I think that offshoring labor has some fascinating parallels with disruptive technologies. I wonder if China is the disruptive "technology", coming in to scoop up all the low-end, low margin markets, with American companies like IBM gratefully ceding their money-losing low-end product lines and concentrating on the higher-end, higher-margin lines for a higher rate of return.

If this is so, then it doesn't bode well in the long run for the US companies that get pushed into these niche markets by the upstart Chinese. But from the standpoint of the employees it's not necessarily the end of the world - if there are new, innovative US companies they can migrate to. These new US companies may themselves be working on disruptive technologies in the more classical sense.

Can the disruptive technology model be extended to countries or economies as a whole? I dunno. I suppose in the general sense that China is a country full of cheap labor and we're full of expensive, highly trained, productive, & creative labor. Does this mean we've been marginalizing ourselves as an economy as we pursued higher-margin market segments across the board? I dunno.

Anyway, Japan started out in China's position after WWII and ended up a relatively high-wage country after just a few decades. I don't hear too much anguish over Japan stealing American jobs these days.

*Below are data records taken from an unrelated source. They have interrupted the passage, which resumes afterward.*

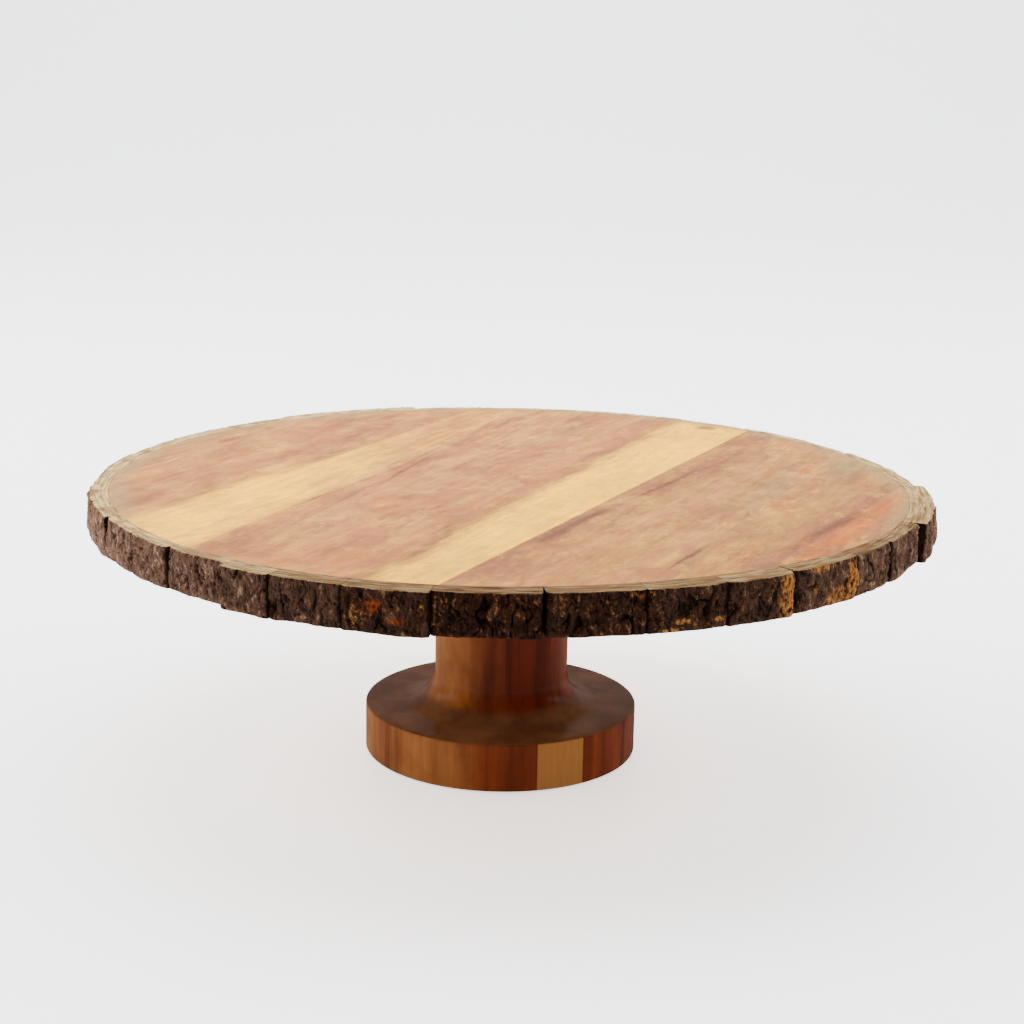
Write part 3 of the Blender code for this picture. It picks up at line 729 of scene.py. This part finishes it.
def pedestal_profile():
    """The turned outline, bottom up, with softly rounded edges."""
    base_radius, stem_radius, flange_radius = 51.5 * MM, 25.2 * MM, 36 * MM
    base_top = PEDESTAL_BOTTOM + 18 * MM
    flange_bottom = PEDESTAL_TOP - 6 * MM
    edge, cove, upper_cove = 0.7 * MM, 12 * MM, 9 * MM
    return [
        *arc((base_radius - edge, PEDESTAL_BOTTOM + edge), edge, -90, 0, 4),
        *[(base_radius, PEDESTAL_BOTTOM + z * MM) for z in (4, 8, 12)],
        *arc((base_radius - edge, base_top - edge), edge, 0, 90, 4),
        *[(r * MM, base_top) for r in (48, 44, 40.5)],
        *arc((stem_radius + cove, base_top + cove), cove, 270, 180, 18),
        *[(stem_radius, base_top + z * MM) for z in (18, 26, 34, 42, 50)],
        *arc((stem_radius + upper_cove, flange_bottom - upper_cove), upper_cove, 180, 90, 12),
        *arc((flange_radius - edge, flange_bottom + edge), edge, -90, 0, 3),
        (flange_radius, PEDESTAL_TOP),
    ]


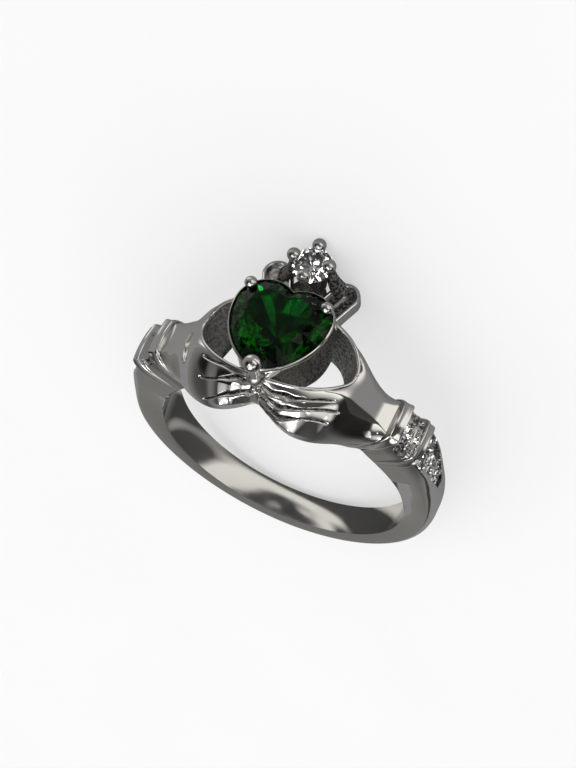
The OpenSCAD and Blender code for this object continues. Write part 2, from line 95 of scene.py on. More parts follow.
# From the cuffs to the back of the band: share of the way, and how much of the cuff's thickness, width
# and edge height is left there
shank = np.array([[0.11, 1.00, 0.62, 0.74], [0.28, 0.66, 0.36, 0.72], [0.48, 0.32, 0.14, 0.70],
                  [0.72, 0.08, 0.02, 0.68], [1.00, 0.00, 0.00, 0.68]])
shank_t = band_t + shank[:, 1] * (side_t - band_t)
shank_half = band_half + shank[:, 2] * (cuff_half - band_half)
shank_sizes = np.stack([stones_to + shank[:, 0] * (180 - stones_to), shank_t, 0.24 * shank_half,
                        0.24 * shank_half, shank_half, shank_half, shank[:, 3] * shank_t], 1)
sizes = np.concatenate([hand_sizes, cuff_sizes, shank_sizes])


def ease(u):
    """0 below 0, 1 above 1, and a smooth S between."""
    v = np.clip(u, 0, 1)
    return v * v * (3 - 2 * v)


def smooth_sizes():
    """The sizes at every fifth of a degree: a cubic through the rows, with the slope at a row that of
    the chord between its neighbours. Over the hands each size is then averaged with its neighbours by
    a bell-shaped weight 2.2 degrees wide, as polishing evens out a casting."""
    angle = np.arange(-60, 180.1, 0.2)
    at, away = sizes[:, 0], np.abs(angle)
    slope = np.zeros(sizes.shape)
    slope[1:-1] = (sizes[2:] - sizes[:-2]) / (at[2:] - at[:-2])[:, None]
    i = np.clip(np.searchsorted(at, away, side="right") - 1, 0, len(at) - 2)
    span = (at[i + 1] - at[i])[:, None]
    u = (away - at[i])[:, None] / span
    raw = (sizes[i] * (1 + 2 * u) * (1 - u) ** 2 + sizes[i + 1] * u * u * (3 - 2 * u)
           + slope[i] * span * u * (1 - u) ** 2 - slope[i + 1] * span * u * u * (1 - u))
    weight = np.exp(-(np.arange(-35, 36) * 0.2 / 2.2) ** 2 / 2)
    even = np.stack([np.convolve(c, weight / weight.sum(), mode="same") for c in raw.T], 1)
    share = ease((wrist - 3 - away) / 6)[:, None] * (angle > -50)[:, None]
    return angle, raw + (even - raw) * share


size_angles, size_values = smooth_sizes()


def size_at(angle, column):
    """A size at each angle around the band, from the smoothed table."""
    return np.interp(angle, size_angles, size_values[:, column])


def front_face(angle, share):
    """The front face as y and radius, from its lower edge at share 0 to the crest at share 1. On the
    band it is a quarter of an ellipse. Over the fingers it is a slope with a bulge of two fifths."""
    top, crest, reach, rim = (size_at(angle, k) for k in (1, 2, 4, 6))
    bend = 1 + 0.25 * ease((wrist - bar_turn - angle) / (0.3 * wrist))
    turn = np.radians(90 * share)
    fingers = ease((0.6 * wrist - angle) / (0.25 * wrist))
    out = fingers * (1 - share) * (1 + 0.4 * share) + (1 - fingers) * np.cos(turn) ** bend
    up = fingers * share * (1.4 - 0.4 * share) + (1 - fingers) * np.sin(turn) ** bend
    return -(crest + (reach - crest) * out), hole_r + rim + (top - rim) * up


def back_face(angle, share):
    """The back face as y and radius: from its lower edge at share 0 a quarter of an ellipse climbs to
    the crest at share 1."""
    top, crest, reach, rim = (size_at(angle, k) for k in (1, 3, 5, 6))
    turn = np.radians(90 * share)
    return crest + (reach - crest) * np.cos(turn), hole_r + rim + (top - rim) * np.sin(turn)


def finger_lift(angle, share):
    """How far the fingers stand out from the front face, and how much painted shade darkens their
    grooves.
    Rounded ridges with grooves between them, each half a cosine wave, run along the hand; they spread
    over the whole face at the tips and swell at two knuckles. On the right palm they climb, on the
    left they fall, and each groove narrows and ends at its own place. The left fingers are shorter by
    a fifth."""
    x = (hole_r + hand_t) * np.sin(np.radians(np.minimum(np.abs(angle), 90)))
    tip = ease(x / 0.4)
    x = x * np.where(angle < 0, 1.28, 1)
    ridge = 0.3 * tip * ease((4.7 - x) / 1.6)
    edge = np.minimum(share / 0.11, (1 - share) / 0.4)
    lift, dark = ridge * np.minimum(1, edge), 0
    # Each groove on the right and the left hand: height at the tip and on the palm, and where it ends
    for right, left in (((0.25, 0.47, 5.0), (0.42, 0.12, 5.2)), ((0.5, 0.66, 5.25), (0.78, 0.5, 5.4)),
                        ((0.75, 0.83, 4.75), (0.98, 0.86, 5.2))):
        tip_line, palm_line, end = (np.where(angle < 0, b, a) for a, b in zip(right, left))
        line = tip_line + (palm_line - tip_line) * ease((x - 1.3) / np.where(angle < 0, 4.2, 2.6))
        line = line + 0.025 * np.sin(2 * np.pi * x / 1.6 + 9 * tip_line) * ease((2.9 - x) / 1.2)
        half_width = 0.032 + 0.08 * ease((3.5 - x) / 1.8)
        depth = 0.17 + 0.15 * ease((3.4 - x) / 1.6)
        cut = 0.5 + 0.5 * np.cos(np.pi * np.minimum(1, np.abs(share - line) / half_width))
        cut = tip * ease((end - x) / 0.3) * cut ** 1.3
        lift, dark = lift - depth * cut, np.maximum(dark, cut)
    knuckle = 0.05 * np.exp(-((x - 1.95) / 0.3) ** 2) + 0.04 * np.exp(-((x - 1.0) / 0.22) ** 2)
    # The second value is painted shade, darkest along each groove's middle
    return lift + knuckle * np.minimum(1, edge), 2 * dark ** 1.8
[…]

One point some analyst made recently: China has little experience in managing a free economy. What's going to happen when they encounter the inevitable recession, currency crisis, or whatever? Chances are their government & central bank are not going to handle it well. Chances are they'll screw it up & create a depression for themselves. I wonder what kind of repercussions that would have (good or bad) for us when the inevitable happens. Hmmm...

56 posted on 12/08/2004 12:31:11 AM PST by jennyp (Latest creation/evolution news: http://crevo.bestmessageboard.com)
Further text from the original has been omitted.